▸ **What is required**: Locate, in the data below, the line that contains "Continue the Blender" and the line that contains "in its middle."; reproduce exactly those two lines and every line between them, nothing more.

>> Start Raw records

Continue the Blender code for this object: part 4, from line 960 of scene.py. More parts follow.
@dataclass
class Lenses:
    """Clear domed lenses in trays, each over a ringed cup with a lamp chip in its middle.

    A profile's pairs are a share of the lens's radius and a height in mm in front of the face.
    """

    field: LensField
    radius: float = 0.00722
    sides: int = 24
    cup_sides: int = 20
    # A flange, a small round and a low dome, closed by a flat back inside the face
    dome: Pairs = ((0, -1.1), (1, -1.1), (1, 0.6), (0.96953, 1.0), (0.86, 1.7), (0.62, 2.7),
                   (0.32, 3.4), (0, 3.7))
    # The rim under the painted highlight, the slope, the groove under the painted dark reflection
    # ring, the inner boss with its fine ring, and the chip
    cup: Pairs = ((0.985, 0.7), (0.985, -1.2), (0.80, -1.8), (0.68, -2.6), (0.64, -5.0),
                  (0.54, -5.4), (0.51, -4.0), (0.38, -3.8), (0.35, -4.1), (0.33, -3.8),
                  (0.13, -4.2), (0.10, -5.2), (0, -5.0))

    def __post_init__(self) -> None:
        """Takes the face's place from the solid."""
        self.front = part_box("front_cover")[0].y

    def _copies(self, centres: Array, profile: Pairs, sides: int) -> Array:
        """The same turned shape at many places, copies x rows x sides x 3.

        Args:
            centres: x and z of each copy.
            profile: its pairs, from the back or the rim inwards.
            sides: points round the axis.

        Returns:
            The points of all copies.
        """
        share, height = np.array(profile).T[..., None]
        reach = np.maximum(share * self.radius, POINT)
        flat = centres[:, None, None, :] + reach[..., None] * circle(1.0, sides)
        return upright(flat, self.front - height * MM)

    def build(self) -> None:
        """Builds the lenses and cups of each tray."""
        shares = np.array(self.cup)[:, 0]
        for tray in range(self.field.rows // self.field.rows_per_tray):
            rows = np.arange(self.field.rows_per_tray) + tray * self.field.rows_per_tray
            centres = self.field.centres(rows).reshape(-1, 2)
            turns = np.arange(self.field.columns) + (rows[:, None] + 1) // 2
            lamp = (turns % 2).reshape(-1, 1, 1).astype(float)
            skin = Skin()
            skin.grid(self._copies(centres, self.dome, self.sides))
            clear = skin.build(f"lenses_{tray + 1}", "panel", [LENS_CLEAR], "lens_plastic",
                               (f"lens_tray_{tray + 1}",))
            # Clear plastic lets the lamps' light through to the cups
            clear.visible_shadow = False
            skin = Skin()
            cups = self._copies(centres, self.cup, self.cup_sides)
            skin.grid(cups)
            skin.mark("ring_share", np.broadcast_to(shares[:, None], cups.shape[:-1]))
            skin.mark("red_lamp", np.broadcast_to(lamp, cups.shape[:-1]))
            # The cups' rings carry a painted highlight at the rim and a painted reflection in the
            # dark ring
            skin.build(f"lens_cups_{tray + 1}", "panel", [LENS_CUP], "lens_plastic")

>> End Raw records
>> Start Raw records

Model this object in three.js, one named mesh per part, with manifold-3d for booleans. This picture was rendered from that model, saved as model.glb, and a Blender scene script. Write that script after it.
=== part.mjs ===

>> End Raw records
>> Start Raw records

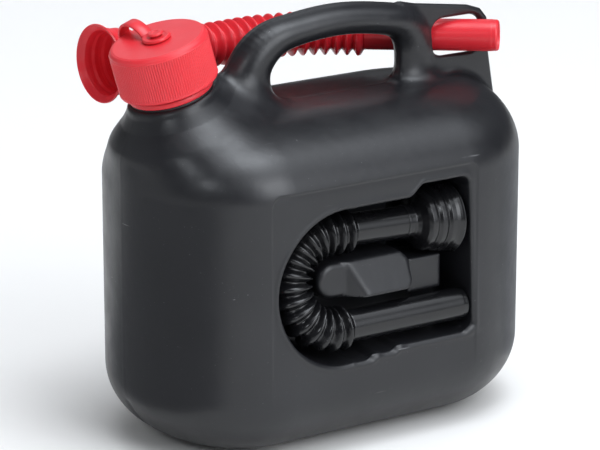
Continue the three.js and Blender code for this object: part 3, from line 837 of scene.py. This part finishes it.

>> End Raw records

▸ **Correct response**:
Continue the Blender code for this object: part 4, from line 960 of scene.py. More parts follow.
@dataclass
class Lenses:
    """Clear domed lenses in trays, each over a ringed cup with a lamp chip in its middle.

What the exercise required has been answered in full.